> [The exercise]
Output the material below in its entirety, exactly as given.

>> Begin Records supplied

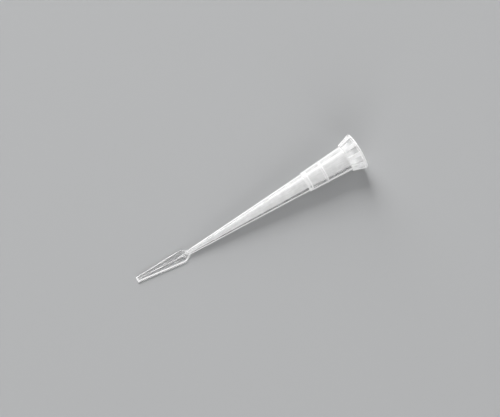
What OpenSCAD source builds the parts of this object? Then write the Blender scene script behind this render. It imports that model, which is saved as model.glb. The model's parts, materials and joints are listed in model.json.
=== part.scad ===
// Flat-ended gel loading pipette tip: one piece of moulded polypropylene.
// A pressed flat blade, a long conical shank, a wider barrel with the nozzle
// seat in it, and a flared collar with ribs under its lip. Millimetres.
// It lies on the XY plane on its blade and its rim, with its mouth towards +X.
// The origin is at the middle of the underside of the box around it.

/* [Blade] */
// Length of the flat blade, from its end to the round neck
blade_l = 13.85; // [9:0.05:20]
// Width of the blade at its end
blade_end_w = 1.3; // [1:0.05:2.4]
// Width of the blade at its shoulders
blade_wide_w = 3.2; // [2.5:0.05:4]
// Thickness of the blade
blade_t = 0.4; // [0.3:0.02:0.6]
// Length of the shoulders, over which the neck widens into the blade
shoulder_l = 2.5; // [1.5:0.1:4]
// Rounding of the two corners at the blade's end
end_round = 0.18; // [0.05:0.01:0.4]
// Sideways set of the blade from the tip's axis, in degrees
blade_set = 2.3; // [0:0.1:4]
// Sideways offset of the blade from the neck, past its shoulders
blade_off = 0.1; // [0:0.05:0.3]
// Length over which the round neck fades into the flat of the blade
fade_l = 4.1; // [3:0.1:6]

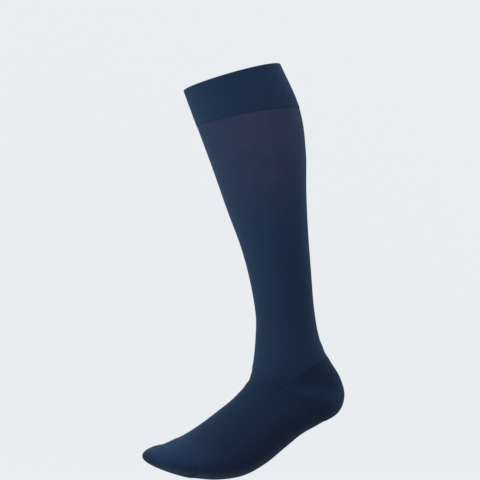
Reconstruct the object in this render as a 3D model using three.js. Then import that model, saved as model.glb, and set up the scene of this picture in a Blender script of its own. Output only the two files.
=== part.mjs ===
// Knee-high compression stocking with the hollow form it has when worn, drawn in millimetres.
// The origin is the middle of the top band. +Z runs up the leg, the toes point to -X,
// the heel to +X, and the outer side of the left leg faces -Y.
import * as THREE from "three";

// Cloth thickness and seams
const KNIT_WALL = 1.2;
const POCKET_WALL = 1.6;
const WELT_WALL = 2.0;
const WELT_INSET = 0.3;
const SEAM_GAP = 0.3;

// Where the knitted pieces meet, counted in sections from the top edge
const BAND_END = 1;
const HEEL_CORNER_SECTION = 10;
const HEEL_RISE = 2.02;
const HEEL_DROP = 1.7;
const TOE_START_SECTION = 17.45;
const TOE_START_LEAN = 0.45;

// Angles round a section, from 0 at the front through a quarter turn at the inner side
const QUARTER_TURN = Math.PI / 2;
const FULL_TURN = Math.PI * 2;
const HEEL_CORNER_ANGLE = THREE.MathUtils.degToRad(60);
const HEEL_CORNER_MARGIN = THREE.MathUtils.degToRad(2);

// Fineness of the solids
const COLUMNS = 48;
const BAND_ROWS = 6;
const LEG_ROWS = 18;
const HEEL_ROWS = 8;
const FOOT_ROWS = 16;
const TOE_ROWS = 10;
const FOLD_STEPS = 4;

// Each section is a closed ring of the hollow, seen from the side as the line from its
// front to its back. width is its breadth at mid depth, egg makes its back half fuller and
// shiftY leans it inwards. The walls stand on the outside of the hollow.
const SECTIONS = [
  { place: "top edge", frontX: -67.2, frontZ: 8, backX: 46, backZ: 40, width: 109.5, egg: 0.1, shiftY: 0 },
  { place: "band end", frontX: -50.8, frontZ: -35, backX: 69.8, backZ: -13, width: 116, egg: 0.1, shiftY: 0 },
  { place: "calf", frontX: -31.5, frontZ: -86, backX: 77.4, backZ: -62, width: 110.5, egg: 0.12, shiftY: 0 },
  { place: "low calf", frontX: -14.4, frontZ: -134, backX: 78.4, backZ: -114, width: 95.5, egg: 0.12, shiftY: 0 },
  { place: "shin", frontX: 2.6, frontZ: -179, backX: 80.8, backZ: -161, width: 80.5, egg: 0.1, shiftY: 0 },
  { place: "low shin", frontX: 13.7, frontZ: -220, backX: 84.4, backZ: -204, width: 68.5, egg: 0.08, shiftY: 0 },
  { place: "ankle", frontX: 20.5, frontZ: -260, backX: 88.3, backZ: -250, width: 61.5, egg: 0.05, shiftY: 0 },
  { place: "low ankle", frontX: 20.3, frontZ: -288, backX: 94.5, backZ: -286, width: 65.5, egg: 0.05, shiftY: 0 },
  { place: "above heel", frontX: 18.2, frontZ: -311, backX: 105.8, backZ: -312, width: 70.5, egg: 0.05, shiftY: 0 },
  { place: "heel top", frontX: 15.3, frontZ: -326, backX: 120, backZ: -335, width: 70.5, egg: 0.05, shiftY: 0 },
  { place: "heel", frontX: 12.3, frontZ: -337, backX: 125.8, backZ: -357, width: 68.5, egg: 0.05, shiftY: 0 },
  { place: "low heel", frontX: 6.4, frontZ: -345.2, backX: 118, backZ: -376.6, width: 67.5, egg: 0.1, shiftY: 0 },
  { place: "back arch", frontX: -0.6, frontZ: -353.3, backX: 95, backZ: -389.6, width: 69.5, egg: 0.15, shiftY: 0 },
  { place: "arch", frontX: -11.5, frontZ: -363.5, backX: 73, backZ: -401.2, width: 73.5, egg: 0.15, shiftY: 0 },
  { place: "instep", frontX: -27.5, frontZ: -375.6, backX: 52, backZ: -417, width: 79.5, egg: 0.15, shiftY: 0 },
  { place: "waist", frontX: -43.6, frontZ: -387.5, backX: 27, backZ: -435.7, width: 87.5, egg: 0.15, shiftY: 0 },
  { place: "back ball", frontX: -60, frontZ: -398.2, backX: 0, backZ: -448.4, width: 94.5, egg: 0.15, shiftY: 0 },
  { place: "ball", frontX: -75, frontZ: -406.4, backX: -31, backZ: -452.2, width: 96.5, egg: 0.1, shiftY: 2 },
  { place: "toe root", frontX: -90, frontZ: -413.6, backX: -62, backZ: -449.4, width: 88.5, egg: 0.05, shiftY: 5 },
];
const LAST_SECTION = SECTIONS.length - 1;
const TOE_TIP = new THREE.Vector3(-112.2, 11, -429);
const TIP_ROW = LAST_SECTION + 1;
const TOE_FLATTEN = 0.33;
const TOE_NARROW = 0.08;

// Steps for measuring directions on the surface
const ROW_STEP = 0.01;
const ANGLE_STEP = 0.01;

function smoothLine(pointOf) {
  return new THREE.CatmullRomCurve3(SECTIONS.map(pointOf), false, "catmullrom", 0.5);
}

const frontLine = smoothLine((row) => new THREE.Vector3(row.frontX, row.shiftY, row.frontZ));
const backLine = smoothLine((row) => new THREE.Vector3(row.backX, row.shiftY, row.backZ));
const breadthLine = smoothLine((row) => new THREE.Vector3(row.width, row.egg, 0));

// Surface of the hollow at a row between sections and an angle round the ring.
// Past the last section the ring closes over the toe as a quarter of an ellipse that is
// flatter and a little narrower towards the tip.
function surfacePoint(row, angle) {
  const place = THREE.MathUtils.clamp(row / LAST_SECTION, 0, 1);
  const front = frontLine.getPoint(place);
  const back = backLine.getPoint(place);
  const breadth = breadthLine.getPoint(place);
  const turn = Math.max(row - LAST_SECTION, 0) * QUARTER_TURN;
  const reach = Math.sin(turn);
  const centre = front.clone().lerp(back, 0.5);
  const towardsFront = front.clone().sub(centre);
  const sideways = (breadth.x / 2) * Math.sin(angle) * (1 - breadth.y * Math.cos(angle));
  const point = centre.lerp(TOE_TIP, reach);
  point.addScaledVector(towardsFront, Math.cos(angle) * Math.cos(turn) * (1 - TOE_FLATTEN * reach));
  point.y += sideways * Math.cos(turn) * (1 - TOE_NARROW * reach);
  return point;
}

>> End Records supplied

> [The completed task]
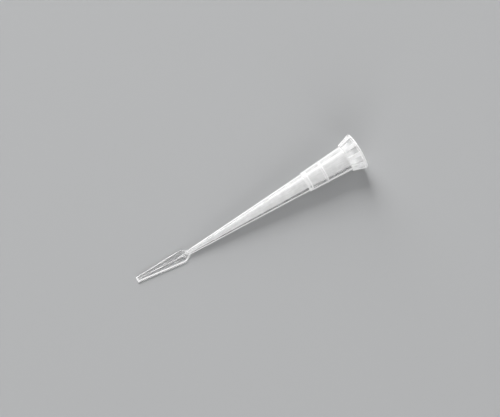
What OpenSCAD source builds the parts of this object? Then write the Blender scene script behind this render. It imports that model, which is saved as model.glb. The model's parts, materials and joints are listed in model.json.
=== part.scad ===
// Flat-ended gel loading pipette tip: one piece of moulded polypropylene.
// A pressed flat blade, a long conical shank, a wider barrel with the nozzle
// seat in it, and a flared collar with ribs under its lip. Millimetres.
// It lies on the XY plane on its blade and its rim, with its mouth towards +X.
// The origin is at the middle of the underside of the box around it.

/* [Blade] */
// Length of the flat blade, from its end to the round neck
blade_l = 13.85; // [9:0.05:20]
// Width of the blade at its end
blade_end_w = 1.3; // [1:0.05:2.4]
// Width of the blade at its shoulders
blade_wide_w = 3.2; // [2.5:0.05:4]
// Thickness of the blade
blade_t = 0.4; // [0.3:0.02:0.6]
// Length of the shoulders, over which the neck widens into the blade
shoulder_l = 2.5; // [1.5:0.1:4]
// Rounding of the two corners at the blade's end
end_round = 0.18; // [0.05:0.01:0.4]
// Sideways set of the blade from the tip's axis, in degrees
blade_set = 2.3; // [0:0.1:4]
// Sideways offset of the blade from the neck, past its shoulders
blade_off = 0.1; // [0:0.05:0.3]
// Length over which the round neck fades into the flat of the blade
fade_l = 4.1; // [3:0.1:6]

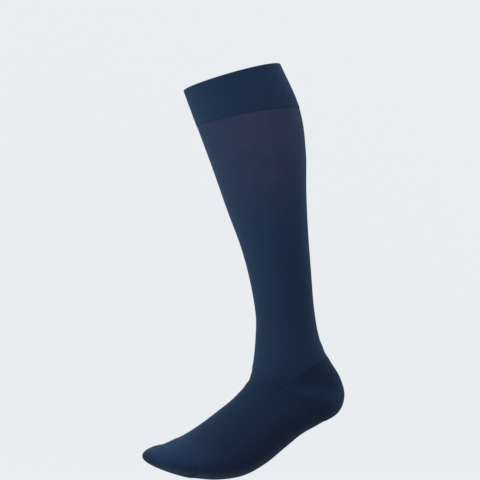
Reconstruct the object in this render as a 3D model using three.js. Then import that model, saved as model.glb, and set up the scene of this picture in a Blender script of its own. Output only the two files.
=== part.mjs ===
// Knee-high compression stocking with the hollow form it has when worn, drawn in millimetres.
// The origin is the middle of the top band. +Z runs up the leg, the toes point to -X,
// the heel to +X, and the outer side of the left leg faces -Y.
import * as THREE from "three";

// Cloth thickness and seams
const KNIT_WALL = 1.2;
const POCKET_WALL = 1.6;
const WELT_WALL = 2.0;
const WELT_INSET = 0.3;
const SEAM_GAP = 0.3;

// Where the knitted pieces meet, counted in sections from the top edge
const BAND_END = 1;
const HEEL_CORNER_SECTION = 10;
const HEEL_RISE = 2.02;
const HEEL_DROP = 1.7;
const TOE_START_SECTION = 17.45;
const TOE_START_LEAN = 0.45;

// Angles round a section, from 0 at the front through a quarter turn at the inner side
const QUARTER_TURN = Math.PI / 2;
const FULL_TURN = Math.PI * 2;
const HEEL_CORNER_ANGLE = THREE.MathUtils.degToRad(60);
const HEEL_CORNER_MARGIN = THREE.MathUtils.degToRad(2);

// Fineness of the solids
const COLUMNS = 48;
const BAND_ROWS = 6;
const LEG_ROWS = 18;
const HEEL_ROWS = 8;
const FOOT_ROWS = 16;
const TOE_ROWS = 10;
const FOLD_STEPS = 4;

// Each section is a closed ring of the hollow, seen from the side as the line from its
// front to its back. width is its breadth at mid depth, egg makes its back half fuller and
// shiftY leans it inwards. The walls stand on the outside of the hollow.
const SECTIONS = [
  { place: "top edge", frontX: -67.2, frontZ: 8, backX: 46, backZ: 40, width: 109.5, egg: 0.1, shiftY: 0 },
  { place: "band end", frontX: -50.8, frontZ: -35, backX: 69.8, backZ: -13, width: 116, egg: 0.1, shiftY: 0 },
  { place: "calf", frontX: -31.5, frontZ: -86, backX: 77.4, backZ: -62, width: 110.5, egg: 0.12, shiftY: 0 },
  { place: "low calf", frontX: -14.4, frontZ: -134, backX: 78.4, backZ: -114, width: 95.5, egg: 0.12, shiftY: 0 },
  { place: "shin", frontX: 2.6, frontZ: -179, backX: 80.8, backZ: -161, width: 80.5, egg: 0.1, shiftY: 0 },
  { place: "low shin", frontX: 13.7, frontZ: -220, backX: 84.4, backZ: -204, width: 68.5, egg: 0.08, shiftY: 0 },
  { place: "ankle", frontX: 20.5, frontZ: -260, backX: 88.3, backZ: -250, width: 61.5, egg: 0.05, shiftY: 0 },
  { place: "low ankle", frontX: 20.3, frontZ: -288, backX: 94.5, backZ: -286, width: 65.5, egg: 0.05, shiftY: 0 },
  { place: "above heel", frontX: 18.2, frontZ: -311, backX: 105.8, backZ: -312, width: 70.5, egg: 0.05, shiftY: 0 },
  { place: "heel top", frontX: 15.3, frontZ: -326, backX: 120, backZ: -335, width: 70.5, egg: 0.05, shiftY: 0 },
  { place: "heel", frontX: 12.3, frontZ: -337, backX: 125.8, backZ: -357, width: 68.5, egg: 0.05, shiftY: 0 },
  { place: "low heel", frontX: 6.4, frontZ: -345.2, backX: 118, backZ: -376.6, width: 67.5, egg: 0.1, shiftY: 0 },
  { place: "back arch", frontX: -0.6, frontZ: -353.3, backX: 95, backZ: -389.6, width: 69.5, egg: 0.15, shiftY: 0 },
  { place: "arch", frontX: -11.5, frontZ: -363.5, backX: 73, backZ: -401.2, width: 73.5, egg: 0.15, shiftY: 0 },
  { place: "instep", frontX: -27.5, frontZ: -375.6, backX: 52, backZ: -417, width: 79.5, egg: 0.15, shiftY: 0 },
  { place: "waist", frontX: -43.6, frontZ: -387.5, backX: 27, backZ: -435.7, width: 87.5, egg: 0.15, shiftY: 0 },
  { place: "back ball", frontX: -60, frontZ: -398.2, backX: 0, backZ: -448.4, width: 94.5, egg: 0.15, shiftY: 0 },
  { place: "ball", frontX: -75, frontZ: -406.4, backX: -31, backZ: -452.2, width: 96.5, egg: 0.1, shiftY: 2 },
  { place: "toe root", frontX: -90, frontZ: -413.6, backX: -62, backZ: -449.4, width: 88.5, egg: 0.05, shiftY: 5 },
];
const LAST_SECTION = SECTIONS.length - 1;
const TOE_TIP = new THREE.Vector3(-112.2, 11, -429);
const TIP_ROW = LAST_SECTION + 1;
const TOE_FLATTEN = 0.33;
const TOE_NARROW = 0.08;

// Steps for measuring directions on the surface
const ROW_STEP = 0.01;
const ANGLE_STEP = 0.01;

function smoothLine(pointOf) {
  return new THREE.CatmullRomCurve3(SECTIONS.map(pointOf), false, "catmullrom", 0.5);
}

const frontLine = smoothLine((row) => new THREE.Vector3(row.frontX, row.shiftY, row.frontZ));
const backLine = smoothLine((row) => new THREE.Vector3(row.backX, row.shiftY, row.backZ));
const breadthLine = smoothLine((row) => new THREE.Vector3(row.width, row.egg, 0));

// Surface of the hollow at a row between sections and an angle round the ring.
// Past the last section the ring closes over the toe as a quarter of an ellipse that is
// flatter and a little narrower towards the tip.
function surfacePoint(row, angle) {
  const place = THREE.MathUtils.clamp(row / LAST_SECTION, 0, 1);
  const front = frontLine.getPoint(place);
  const back = backLine.getPoint(place);
  const breadth = breadthLine.getPoint(place);
  const turn = Math.max(row - LAST_SECTION, 0) * QUARTER_TURN;
  const reach = Math.sin(turn);
  const centre = front.clone().lerp(back, 0.5);
  const towardsFront = front.clone().sub(centre);
  const sideways = (breadth.x / 2) * Math.sin(angle) * (1 - breadth.y * Math.cos(angle));
  const point = centre.lerp(TOE_TIP, reach);
  point.addScaledVector(towardsFront, Math.cos(angle) * Math.cos(turn) * (1 - TOE_FLATTEN * reach));
  point.y += sideways * Math.cos(turn) * (1 - TOE_NARROW * reach);
  return point;
}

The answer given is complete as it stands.